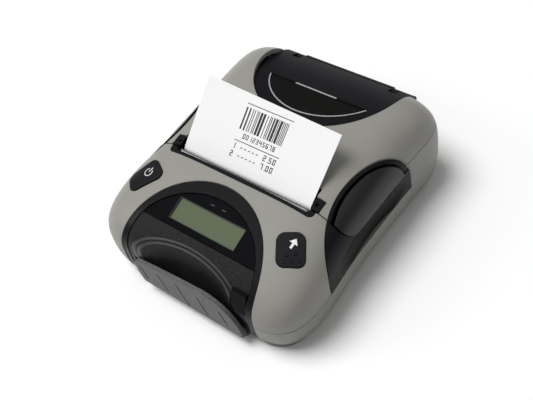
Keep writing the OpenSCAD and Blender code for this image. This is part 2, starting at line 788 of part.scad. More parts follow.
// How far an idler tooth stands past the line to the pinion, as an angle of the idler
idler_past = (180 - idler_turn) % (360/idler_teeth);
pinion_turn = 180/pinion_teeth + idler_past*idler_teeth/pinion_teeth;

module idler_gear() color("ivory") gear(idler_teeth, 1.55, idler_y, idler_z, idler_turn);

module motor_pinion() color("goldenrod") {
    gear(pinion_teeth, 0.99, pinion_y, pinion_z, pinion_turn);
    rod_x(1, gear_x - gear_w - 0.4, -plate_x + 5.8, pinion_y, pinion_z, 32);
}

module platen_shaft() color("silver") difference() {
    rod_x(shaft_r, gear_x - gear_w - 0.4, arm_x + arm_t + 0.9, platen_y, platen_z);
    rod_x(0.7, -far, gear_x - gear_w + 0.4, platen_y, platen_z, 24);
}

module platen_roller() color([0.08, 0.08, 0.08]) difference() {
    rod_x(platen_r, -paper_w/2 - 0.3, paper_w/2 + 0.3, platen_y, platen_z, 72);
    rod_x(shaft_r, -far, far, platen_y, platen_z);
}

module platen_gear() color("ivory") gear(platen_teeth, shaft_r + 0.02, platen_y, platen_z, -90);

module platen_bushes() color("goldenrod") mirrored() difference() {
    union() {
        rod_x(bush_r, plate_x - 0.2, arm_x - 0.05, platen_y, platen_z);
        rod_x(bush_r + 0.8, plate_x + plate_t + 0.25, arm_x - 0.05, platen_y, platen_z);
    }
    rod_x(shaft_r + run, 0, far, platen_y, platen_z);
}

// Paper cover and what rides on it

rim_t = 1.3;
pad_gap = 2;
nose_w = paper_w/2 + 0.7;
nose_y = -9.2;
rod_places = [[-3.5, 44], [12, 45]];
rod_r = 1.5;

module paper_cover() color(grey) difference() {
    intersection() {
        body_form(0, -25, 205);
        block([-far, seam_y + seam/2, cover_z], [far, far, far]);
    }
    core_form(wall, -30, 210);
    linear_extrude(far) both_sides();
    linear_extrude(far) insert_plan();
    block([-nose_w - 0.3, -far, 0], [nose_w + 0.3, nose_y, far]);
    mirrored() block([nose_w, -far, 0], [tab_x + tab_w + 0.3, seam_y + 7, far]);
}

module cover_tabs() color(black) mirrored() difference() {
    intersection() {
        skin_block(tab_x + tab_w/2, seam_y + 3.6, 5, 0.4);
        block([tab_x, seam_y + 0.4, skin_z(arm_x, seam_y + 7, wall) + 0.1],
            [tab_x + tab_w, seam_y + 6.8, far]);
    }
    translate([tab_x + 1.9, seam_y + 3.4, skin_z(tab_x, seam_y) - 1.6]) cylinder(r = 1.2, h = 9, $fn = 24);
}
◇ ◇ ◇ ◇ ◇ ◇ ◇
Without leaving anything out, quote all the data.

• Result:
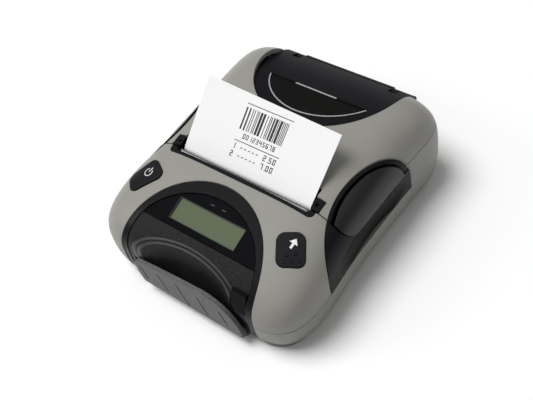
Keep writing the OpenSCAD and Blender code for this image. This is part 2, starting at line 788 of part.scad. More parts follow.
// How far an idler tooth stands past the line to the pinion, as an angle of the idler
idler_past = (180 - idler_turn) % (360/idler_teeth);
pinion_turn = 180/pinion_teeth + idler_past*idler_teeth/pinion_teeth;

module idler_gear() color("ivory") gear(idler_teeth, 1.55, idler_y, idler_z, idler_turn);

module motor_pinion() color("goldenrod") {
    gear(pinion_teeth, 0.99, pinion_y, pinion_z, pinion_turn);
    rod_x(1, gear_x - gear_w - 0.4, -plate_x + 5.8, pinion_y, pinion_z, 32);
}

module platen_shaft() color("silver") difference() {
    rod_x(shaft_r, gear_x - gear_w - 0.4, arm_x + arm_t + 0.9, platen_y, platen_z);
    rod_x(0.7, -far, gear_x - gear_w + 0.4, platen_y, platen_z, 24);
}

module platen_roller() color([0.08, 0.08, 0.08]) difference() {
    rod_x(platen_r, -paper_w/2 - 0.3, paper_w/2 + 0.3, platen_y, platen_z, 72);
    rod_x(shaft_r, -far, far, platen_y, platen_z);
}

module platen_gear() color("ivory") gear(platen_teeth, shaft_r + 0.02, platen_y, platen_z, -90);

module platen_bushes() color("goldenrod") mirrored() difference() {
    union() {
        rod_x(bush_r, plate_x - 0.2, arm_x - 0.05, platen_y, platen_z);
        rod_x(bush_r + 0.8, plate_x + plate_t + 0.25, arm_x - 0.05, platen_y, platen_z);
    }
    rod_x(shaft_r + run, 0, far, platen_y, platen_z);
}

// Paper cover and what rides on it

rim_t = 1.3;
pad_gap = 2;
nose_w = paper_w/2 + 0.7;
nose_y = -9.2;
rod_places = [[-3.5, 44], [12, 45]];
rod_r = 1.5;

module paper_cover() color(grey) difference() {
    intersection() {
        body_form(0, -25, 205);
        block([-far, seam_y + seam/2, cover_z], [far, far, far]);
    }
    core_form(wall, -30, 210);
    linear_extrude(far) both_sides();
    linear_extrude(far) insert_plan();
    block([-nose_w - 0.3, -far, 0], [nose_w + 0.3, nose_y, far]);
    mirrored() block([nose_w, -far, 0], [tab_x + tab_w + 0.3, seam_y + 7, far]);
}

module cover_tabs() color(black) mirrored() difference() {
    intersection() {
        skin_block(tab_x + tab_w/2, seam_y + 3.6, 5, 0.4);
        block([tab_x, seam_y + 0.4, skin_z(arm_x, seam_y + 7, wall) + 0.1],
            [tab_x + tab_w, seam_y + 6.8, far]);
    }
    translate([tab_x + 1.9, seam_y + 3.4, skin_z(tab_x, seam_y) - 1.6]) cylinder(r = 1.2, h = 9, $fn = 24);
}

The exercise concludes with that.